- April 2022 Namissiguima attack: Part of Jihadist insurgency in Burkina Faso
| Date | April 8, 2022 |
| Location | Namissiguima, Sanmatenga Province, Burkina Faso |
| Result | JNIM victory |

Belligerents
- Burkina Faso Burkina Faso Armed Forces; Volunteers for the Defense of the Homeland;: Jama'at Nasr al-Islam wal Muslimin

Strength
- Unknown: 40

Casualties and losses
- 16 killed 12 Burkinabe soldiers killed; 4 VDP killed; 21 injured: Unknown

= April 2022 Namissiguima attack =

Battle in Burkina Faso

On April 8, 2022, jihadists from Jama'at Nasr al-Islam wal-Muslimin ambushed a Burkinabe military base near the town of Namissiguima, in Sanmatenga Province, Burkina Faso.

== Prelude ==
In 2015, northern Burkina Faso became embroiled in a jihadist insurgency, after Islamist groups from eastern Mali infiltrated north and central provinces. Sanmatenga province became a hotspot of violence, with attacks in 2019 ramping up and killing dozens of people.
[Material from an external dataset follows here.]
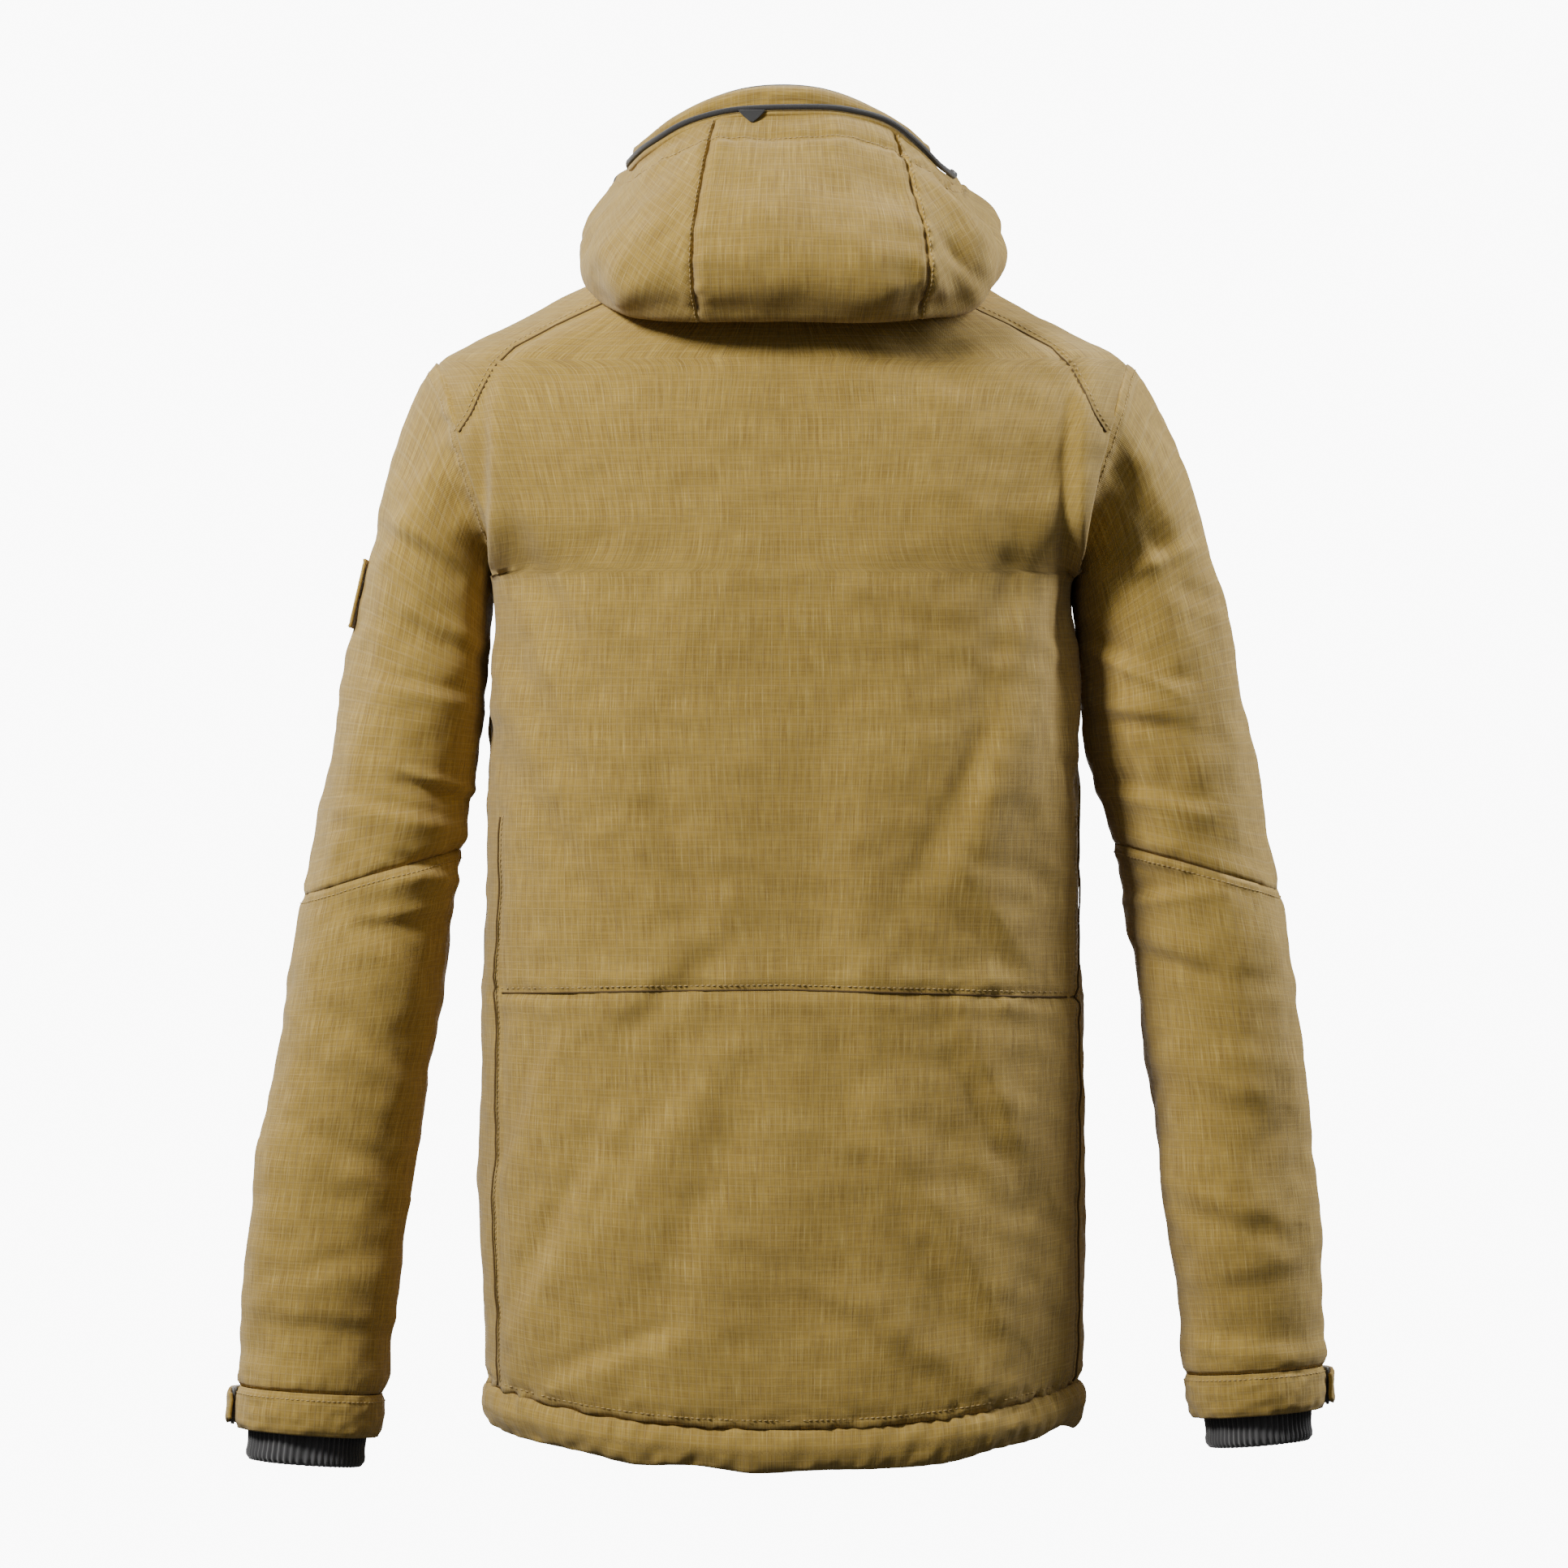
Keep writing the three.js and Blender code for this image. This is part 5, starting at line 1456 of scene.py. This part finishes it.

In January 2022, the elected president Roch Marc Christian Kaboré was overthrown by disgruntled military captains led by Paul-Henri Sandaogo Damiba over Kabore's mismanagement of the war. Despite this, in March 2022, over 30 people were killed in jihadist attacks in northern Burkina Faso. The attack in Namissiguima was a response to battles in Barsalogho the previous day, where the Burkinabe army went on the offensive. In the battles, twenty jihadists were killed.

== Attack ==
Around 5:00 am on April 8, around 40 gunmen attacked the town of Namissiguima and its military base, setting fire to houses and the local market. The Burkinabe government stated that their forces took heavy losses in relation to the jihadists, but did not give a toll for jihadist casualties, although RFI claimed there were some killed. A local elected official in the area stated that the jihadists were attempting to free several of their comrades that had been captured during the offensive in Barsalogho.

== Casualties and aftermath ==
The Burkinabe government stated twelve Burkinabe soldiers were killed, along with four VDP. Twenty-one soldiers were injured as well. The government also stated the arrival of reinforcements to the area.